» Prompt:
The data must be written out once more, precisely as given.

(begin)

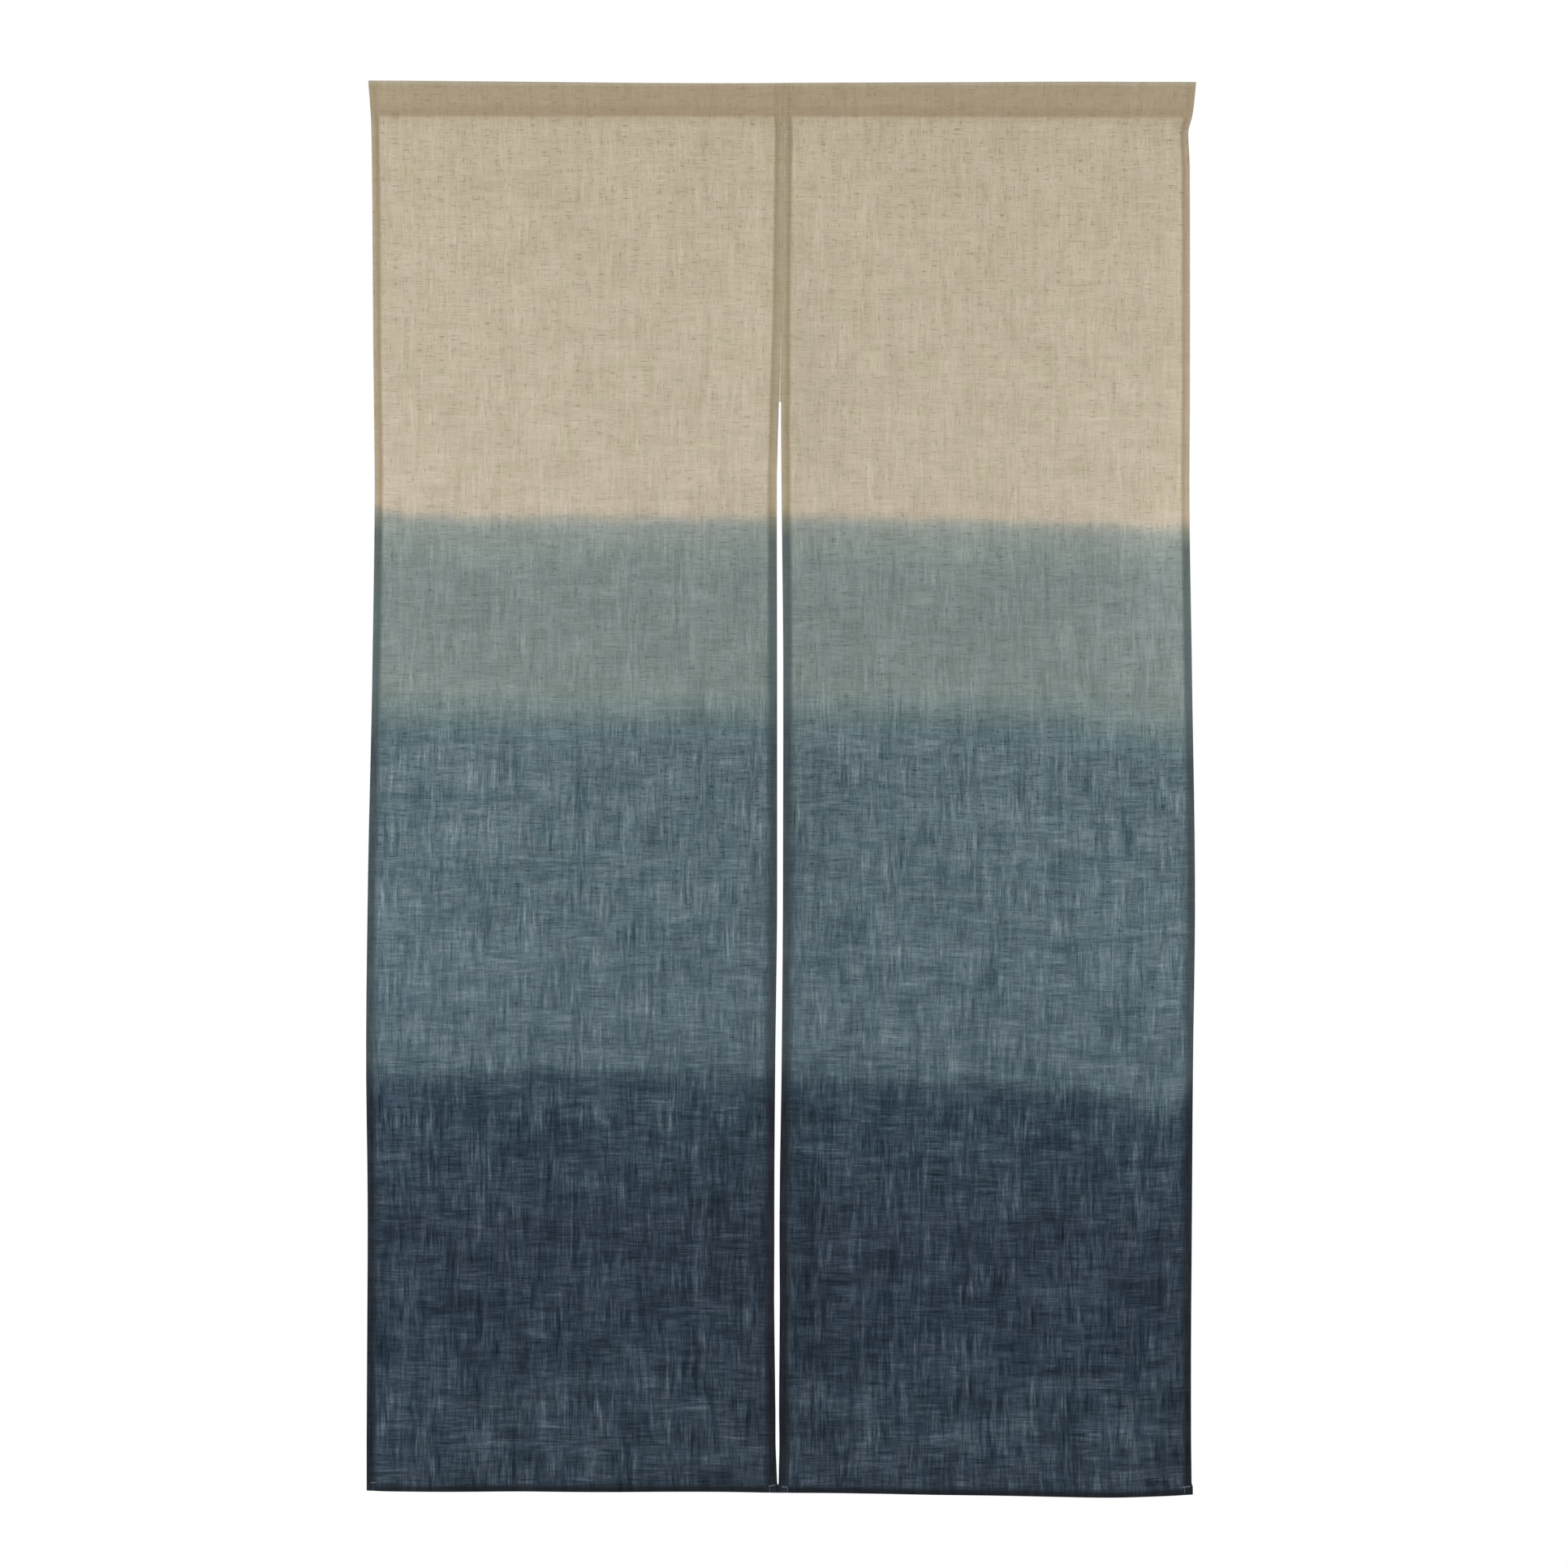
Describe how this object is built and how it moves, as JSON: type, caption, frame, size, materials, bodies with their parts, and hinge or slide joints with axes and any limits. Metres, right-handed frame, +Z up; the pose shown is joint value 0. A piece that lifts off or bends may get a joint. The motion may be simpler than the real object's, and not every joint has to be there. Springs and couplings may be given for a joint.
{
  "type": "noren curtain",
  "caption": "Split linen doorway curtain with a rod pocket along its top, a long centre slit, narrow hems and dip-dyed bands from natural linen to deep navy.",
  "frame": {"origin": "middle of the top edge, where the cloth turns over the rod, in the middle of the pocket's depth", "axes": "+Z up along the drop, +X to the right across the curtain as seen from its face, face towards -Y"},
  "size_m": [0.8859, 0.0172, 1.5132],
  "materials": {
    "dip_dyed_linen": "matte slub linen, dip-dyed in level bands",
    "natural_linen": "matte undyed slub linen"
  },
  "bodies": {
    "root": {"panel_left": "dip_dyed_linen", "panel_right": "dip_dyed_linen", "pocket_left": "natural_linen", "pocket_right": "natural_linen", "slit_stay": "natural_linen"}
  },
  "joints": []
}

(end)

» Answer to the problem:
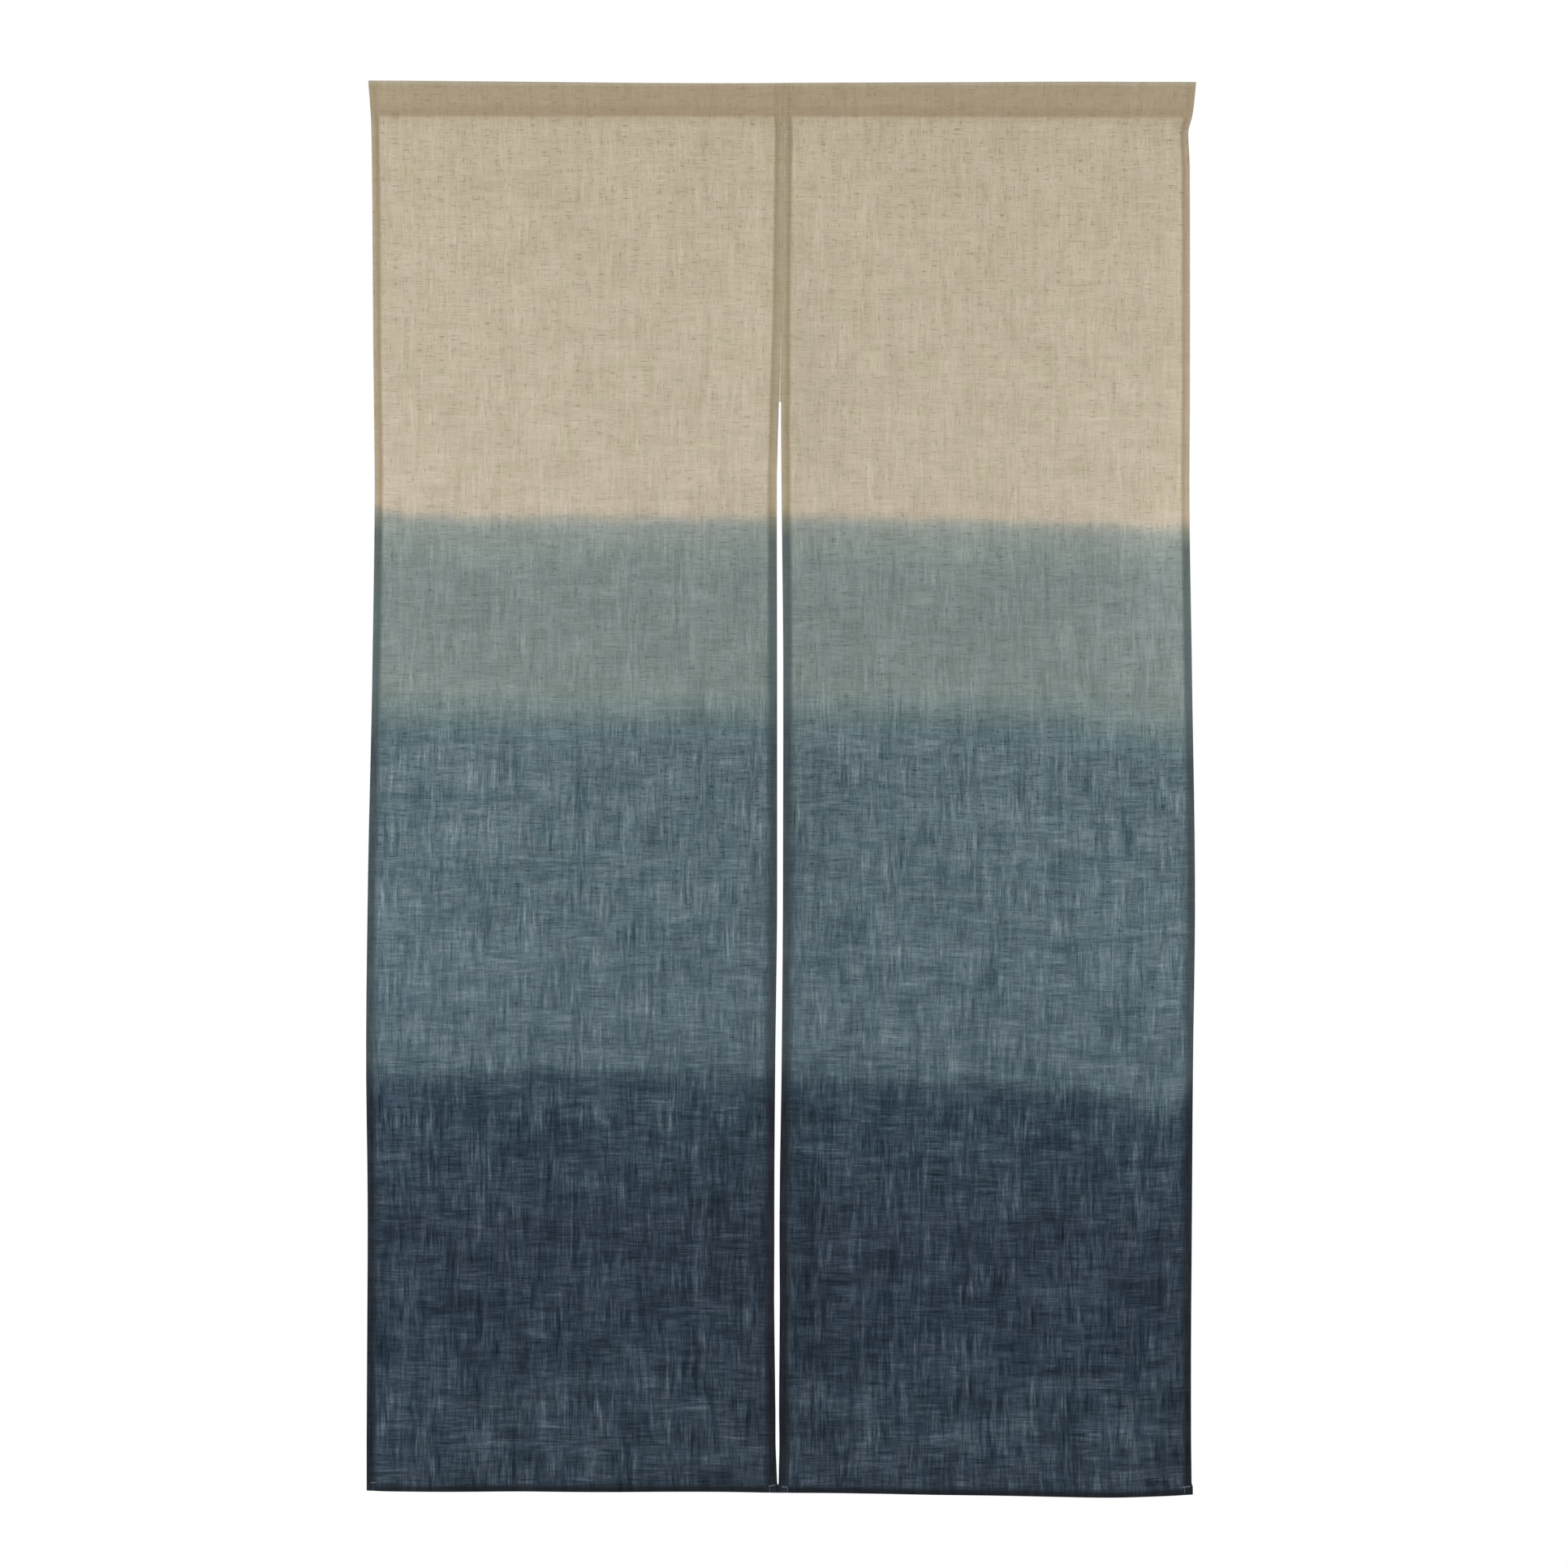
Describe how this object is built and how it moves, as JSON: type, caption, frame, size, materials, bodies with their parts, and hinge or slide joints with axes and any limits. Metres, right-handed frame, +Z up; the pose shown is joint value 0. A piece that lifts off or bends may get a joint. The motion may be simpler than the real object's, and not every joint has to be there. Springs and couplings may be given for a joint.
{
  "type": "noren curtain",
  "caption": "Split linen doorway curtain with a rod pocket along its top, a long centre slit, narrow hems and dip-dyed bands from natural linen to deep navy.",
  "frame": {"origin": "middle of the top edge, where the cloth turns over the rod, in the middle of the pocket's depth", "axes": "+Z up along the drop, +X to the right across the curtain as seen from its face, face towards -Y"},
  "size_m": [0.8859, 0.0172, 1.5132],
  "materials": {
    "dip_dyed_linen": "matte slub linen, dip-dyed in level bands",
    "natural_linen": "matte undyed slub linen"
  },
  "bodies": {
    "root": {"panel_left": "dip_dyed_linen", "panel_right": "dip_dyed_linen", "pocket_left": "natural_linen", "pocket_right": "natural_linen", "slit_stay": "natural_linen"}
  },
  "joints": []
}